The registry contains keys and values. The maximum length for a key name is 255 characters. Registry keys can contain subkeys and values. The keys and subkeys form a tree structure. Values containing data can be stored in the key and are accessed by their names. Keys in the highest level of this hierarchy are called root keys. There are a number of programs that work with the registry (such as Regedit) and can be used to backup or edit the registry, or for registry defragmentation. This enables users to change, delete, or create subkeys and values ​​contained in the registry. Performing a defragmentation reorganizes the registry entries in order to increase system performance.

Windows® service

A Windows® service is a process executed in a Windows® environment that is designed for a specific function and requires no interaction from the computer user. This service usually starts and runs at startup (boot) of the operating system and continues to run as the system is active. This concept is similar to the Unix® daemon. Services that are currently running can be managed through the "Administrative Tools" control panel via “Windows® services” or by running "Services.msc" from the "Start" menu.
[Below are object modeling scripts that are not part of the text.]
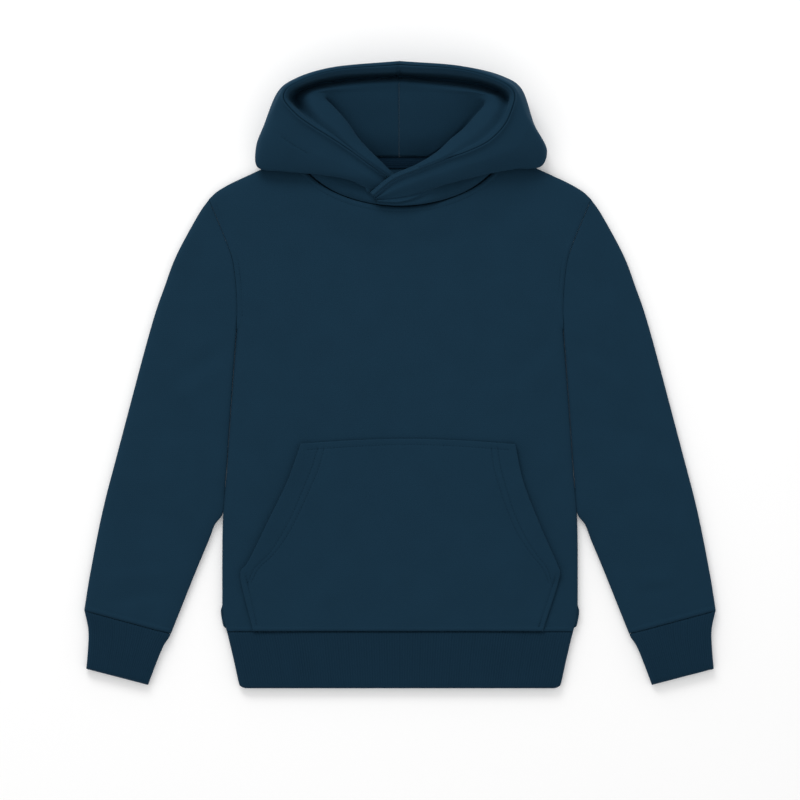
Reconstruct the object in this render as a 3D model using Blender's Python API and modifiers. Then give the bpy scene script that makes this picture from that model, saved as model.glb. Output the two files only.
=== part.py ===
"""Toddler pullover hoodie in brushed fleece, laid flat on its back with the front up.

Every cut piece is its own shell of cloth: front, back, two set-in sleeves, two ribbed cuffs, a ribbed
hem band, a kangaroo pocket, a two-layer hood in halves and the tape over the back neck seam.

Run with: blender --background --python part.py

Frame: +X to the wearer's left, +Y from the hem to the hood, +Z up from the surface that it lies on.
The origin is at the middle of the outline, on that surface. The tables below are in millimetres, with
heights up the garment measured from the hem's lower edge; PLACE turns them into metres in this frame.
"""

import math

import bpy
import numpy as np

# Driving sizes, millimetres
LENGTH = 562.6           # hem's lower edge to the top of the laid-out hood
FLEECE = 1.6             # wall of the body cloth
RIB = 2.2                # wall of the rib, which is folded double
TAPE = 0.8               # wall of the neck tape
SEAM = 0.3               # gap that every seam keeps
BAND_TOP = 51.3          # hem seam
ARMPIT_HEIGHT = 322.0
NECK_HALF = 94.5         # half-width of the neck at the shoulder seams
NECK_SIDE_HEIGHT = 478.0
FRONT_NECK_HEIGHT = 432.8
BACK_NECK_HEIGHT = 475.0
CHEST_HEIGHT = 4.6       # top of the front over the back, mid-chest
EDGE_HEIGHT = 7.0        # the same near the side seams, and the sleeves' height
NECK_HEIGHT = 9.0        # the same at the front neck seam, over the hood's seam allowances
SEAM_LEVEL = 3.3         # height of the side and shoulder seams' upper edge
FRONT_ROLL = 8.0         # width over which the front falls to a side seam
BACK_ROLL = 4.0          # width over which the back rises to it
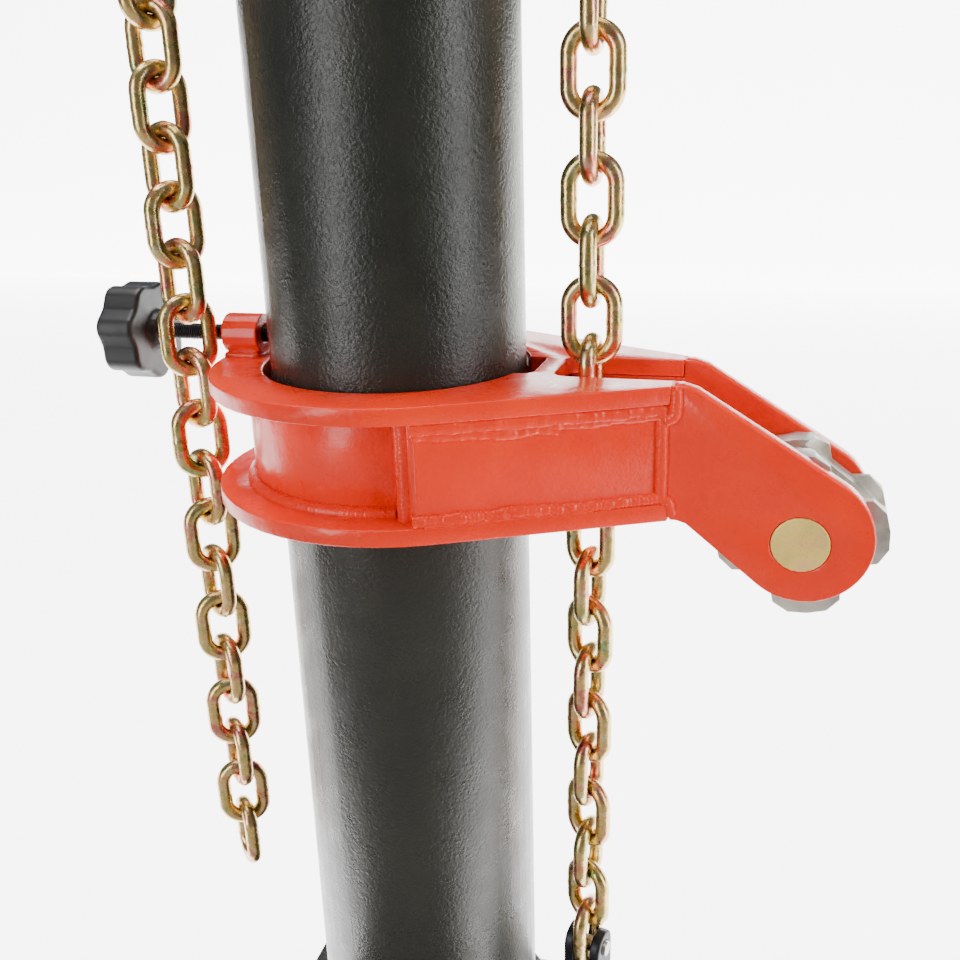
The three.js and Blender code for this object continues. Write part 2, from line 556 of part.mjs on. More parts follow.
function buildClamp() {
  const height = collar.top + screw.height;
  const bossFrom = collar.offset - collarRadius + boss.inset;
  const tube = rodAlong('x', boss.radius, bossFrom, bossFrom + boss.length);
  const footTop = block(bossFrom + boss.footInset, bossFrom + boss.length - boss.footInset, -boss.footHalf,
    boss.footHalf, gap - screw.height, -screw.radius);
  const bore = rodAlong('x', screw.radius + screw.running, bossFrom - 1, bossFrom + boss.length + 1, 16);
  const trim = block(bossFrom - 1, bossFrom + boss.length + 1, -20, 20, -30, -screw.height + gap);
  place('collar_screw_boss', cut(join(tube, footTop), bore, trim).translate(0, 0, height), orangePaint);

  const padFace = -column.radius - gap;
  const disc = rodAlong('x', pad.radius, padFace - pad.thickness, padFace);
  place('clamp_pad', disc.translate(0, 0, height), blackSteel);
  const screwTip = padFace - pad.thickness - gap;
  place('clamp_screw', rodAlong('x', screw.radius, knobFace - knob.hubLength - screw.buried, screwTip, 16)
    .translate(0, 0, height), blackSteel);

  const corners = [];
  const steps = knob.lobes * 6;
  for (let i = 0; i < steps; i += 1) {
    const angle = i / steps * 2 * Math.PI;
    const radius = knob.radius - knob.depth * (0.5 - 0.5 * Math.cos(knob.lobes * angle));
    corners.push([radius * Math.cos(angle), radius * Math.sin(angle)]);
  }
  const hubFrom = knobFace - knob.hubLength;
  const star = slab(polygon(corners), 0, knob.thickness).rotateY(Math.PI / 2);
  star.translate(hubFrom - knob.thickness, 0, 0);
  const hub = rodAlong('x', knob.hub, hubFrom - 1, knobFace);
  const screwHole = rodAlong('x', screw.radius + gap, hubFrom - screw.buried - gap, knobFace + 1, 16);
  place('clamp_knob', cut(join(star, hub), screwHole).translate(0, 0, height), blackPlastic);
}

// Hook.
// Drawn hanging from its clevis pin at the origin, opening towards +X, then turned to suit the last link.
function buildHook() {
  const frame = new THREE.Group();
  const width = widthDirection(lastLink);
  const pinDrop = chain.pitch / 2 - hook.pinRadius - 2 * gap;
  frame.position.set(lastLink.centre.x, lastLink.centre.y, lastLink.centre.z - pinDrop);
  frame.rotation.z = Math.atan2(width.y, width.x);
  tower.add(frame);

  const { drop, outer, inner, tipAngle, tipBevel } = hookBowl;
  const neck = hook.earRadius - 1;
  const tip = degrees(tipAngle);
  const outline = new THREE.Shape();
  outline.moveTo(-neck, -hookNeck.top);
  outline.lineTo(-neck - 1, -hookNeck.foot);
  outline.absarc(0, -drop, outer, degrees(140), 2 * Math.PI + tip, false);
  outline.lineTo(inner * Math.cos(tip) + tipBevel, -drop + outer * Math.sin(tip) + tipBevel);
  outline.absarc(0, -drop, inner, tip, degrees(-250), true);
  outline.lineTo(neck, -hookNeck.mouth);
  outline.lineTo(neck, -hookNeck.top);
  const half = hook.thickness / 2;
  const bowl = upright(outline, -half, half, 8);
  const slotHalf = (chain.wire + hook.sideRoom) / 2;
  const earHalf = slotHalf + hook.earWall;
  const ears = join(rodAlong('y', hook.earRadius, -earHalf, earHalf, 24),
    block(-hook.earRadius, hook.earRadius, -earHalf, earHalf, -hookNeck.earFoot, 0));
  const roomFoot = -chain.wire - hook.pinRadius - hookNeck.linkRoom;
  const linkRoom = block(-30, 30, -slotHalf, slotHalf, roomFoot, 30);
  const pinHole = rodAlong('y', hook.pinRadius + gap, -30, 30);
  const hinge = new THREE.Vector2(neck - latch.inset, -hookNeck.earFoot - latch.halfWidth - 2 * gap);
  const latchHole = rodAlong('y', latch.pinRadius + gap, -30, 30, 12).translate(hinge.x, 0, hinge.y);
  place('chain_hook', cut(join(bowl, ears), linkRoom, pinHole, latchHole), blackSteel, frame);
  place('hook_clevis_pin', rodAlong('y', hook.pinRadius, -earHalf - 2, earHalf + 2), turnedSteel, frame);
  const strapHalf = half + latch.side + latch.thickness;
  const latchPin = rodAlong('y', latch.pinRadius, -strapHalf, strapHalf, 12);
  place('hook_latch_pin', latchPin.translate(hinge.x, 0, hinge.y), turnedSteel, frame);

  // A sprung strap in a U: two ears outside the hook's neck and a tongue that shuts inside the tip.
  const { halfWidth } = latch;
  const shutAt = new THREE.Vector2(inner - halfWidth - latch.tipGap, -drop + halfWidth + latch.tipGap);
  const slope = Math.atan2(shutAt.y - hinge.y, shutAt.x - hinge.x);
  const length = shutAt.distanceTo(hinge);
  const bar = roundedRectangle(-halfWidth, length, -halfWidth, halfWidth, halfWidth - 0.1);
  const strap = upright(bar, -strapHalf, strapHalf);
  const hollow = block(-10, length - latch.thickness, -half - latch.side, half + latch.side, -10, 10);
  const hingeHole = rodAlong('y', latch.pinRadius + gap, -30, 30, 12);
  const shut = cut(strap, hollow, hingeHole).rotateY(-slope).translate(hinge.x, 0, hinge.y);
  place('hook_latch', shut, goldZinc, frame);
}

buildBase();
buildColumn();
buildRam();
buildSwivelRing();
buildHead();
buildChain();
buildFlanges();
buildWeb();
buildSidePlates();
buildArm();
buildClamp();
buildHook();

export default tower;
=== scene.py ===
import itertools
import json
import math
import random

import bmesh
import bpy
from mathutils import Matrix, Quaternion, Vector


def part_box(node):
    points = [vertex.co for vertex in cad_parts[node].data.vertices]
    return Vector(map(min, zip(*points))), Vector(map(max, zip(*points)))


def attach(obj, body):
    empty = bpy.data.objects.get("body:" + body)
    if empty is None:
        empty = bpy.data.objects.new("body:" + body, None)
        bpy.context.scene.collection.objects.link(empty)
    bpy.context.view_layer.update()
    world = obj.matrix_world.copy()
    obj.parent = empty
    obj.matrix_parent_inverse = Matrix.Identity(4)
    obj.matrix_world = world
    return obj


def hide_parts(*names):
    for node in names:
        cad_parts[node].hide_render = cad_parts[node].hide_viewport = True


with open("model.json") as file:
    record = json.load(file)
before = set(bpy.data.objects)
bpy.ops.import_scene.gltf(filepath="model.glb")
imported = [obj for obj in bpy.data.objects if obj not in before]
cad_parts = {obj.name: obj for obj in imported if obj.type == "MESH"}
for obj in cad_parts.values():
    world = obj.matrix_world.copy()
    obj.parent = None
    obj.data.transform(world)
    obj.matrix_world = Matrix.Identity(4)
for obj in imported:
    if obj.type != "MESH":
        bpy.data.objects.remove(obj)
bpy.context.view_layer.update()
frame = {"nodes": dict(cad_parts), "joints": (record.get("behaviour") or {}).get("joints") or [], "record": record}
record = frame["record"]
bodyOf = {node: body for body, nodes in record["behaviour"]["bodies"].items() for node in nodes}
slotOf = {part["node"]: part["material_slot"] for part in record["subparts"]}
jointAt = {joint["name"]: Vector(joint.get("pos_m", (0, 0, 0))) for joint in frame["joints"]}
collection = bpy.context.scene.collection
mm = 0.001

# camera: a standing viewer's eye, looking a little down at the collar
cameraSizes = {"place": (0.2265, -0.5838, 0.7414), "azimuth": 107.0, "down": 19.38, "roll": -1.75,
               "lens": 39.81, "sensor": 36, "nearest": 0.01}


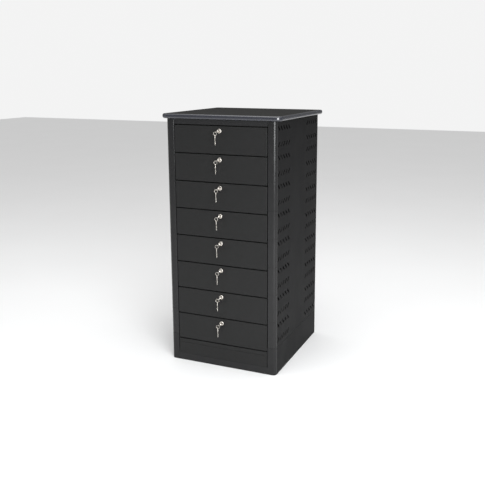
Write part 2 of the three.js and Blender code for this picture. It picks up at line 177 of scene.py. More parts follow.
# %% The handling marks group
marks_group, inlet, outlet = new_group(
    "handling_marks", {"Marks Per Metre": 14.0, "Strength": 0.08}, ["Roughness Shift"])
place = add(marks_group, "ShaderNodeTexCoord").outputs["Object"]
stretched = add(marks_group, "ShaderNodeVectorMath", {0: place, 1: (1.0, 1.0, 0.45)}, operation="MULTIPLY")
patches = add(marks_group, "ShaderNodeTexNoise",
              {"Vector": stretched.outputs[0], "Scale": inlet["Marks Per Metre"], "Detail": 5.0, "Distortion": 0.6})
centred = math_node(marks_group, "SUBTRACT", patches.outputs["Fac"], 0.5)
shift = math_node(marks_group, "MULTIPLY", centred, inlet["Strength"])
marks_group.links.new(shift, outlet.inputs["Roughness Shift"])
print("handling_marks has", len(marks_group.nodes), "nodes")

# %% [markdown]
# ## Settled dust
# Dust lies on what faces up. The normal's upward part says how much a face can hold, and a fine noise makes it
# patchy.

# %% The settled dust group
dust_group, inlet, outlet = new_group("settled_dust", {"Amount": 0.2, "Specks Per Metre": 260.0}, ["Mask"])
place = add(dust_group, "ShaderNodeTexCoord").outputs["Object"]
up = add(dust_group, "ShaderNodeSeparateXYZ", {0: add(dust_group, "ShaderNodeNewGeometry").outputs["Normal"]})
facing = math_node(dust_group, "MAXIMUM", up.outputs["Z"], 0.0)
specks = add(dust_group, "ShaderNodeTexNoise", {"Vector": place, "Scale": inlet["Specks Per Metre"], "Detail": 6.0})
patchy = add(dust_group, "ShaderNodeMapRange", {"Value": specks.outputs["Fac"], "From Min": 0.38, "From Max": 0.75})
held = math_node(dust_group, "MULTIPLY", facing, patchy.outputs["Result"])
dust_group.links.new(math_node(dust_group, "MULTIPLY", held, inlet["Amount"], clamp=True), outlet.inputs["Mask"])
print("settled_dust has", len(dust_group.nodes), "nodes")

# %% [markdown]
# ## Plated skin
# Plating is never one even colour: the bath leaves slow clouds, and the tool that shaped the metal leaves fine
# lines under the skin. One group gives both values, and each plated metal decides how strongly to use them.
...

On the console, "Services" displays a brief description of the installed services, as well as the path to their executable files (.exe), current status, types of launch and accounts from which they were started.

 

In addition, the console enables the user to:

  • Start, stop, pause or restart the service
  • Define service parameters
  • Setting the type of run
  • Change the account to start
  • Reconfigure after error recovery

 

From the console, users can export a list of services to a text file in several formats, including csv.

Programming Windows® services can be accomplished by using Visual Studio®.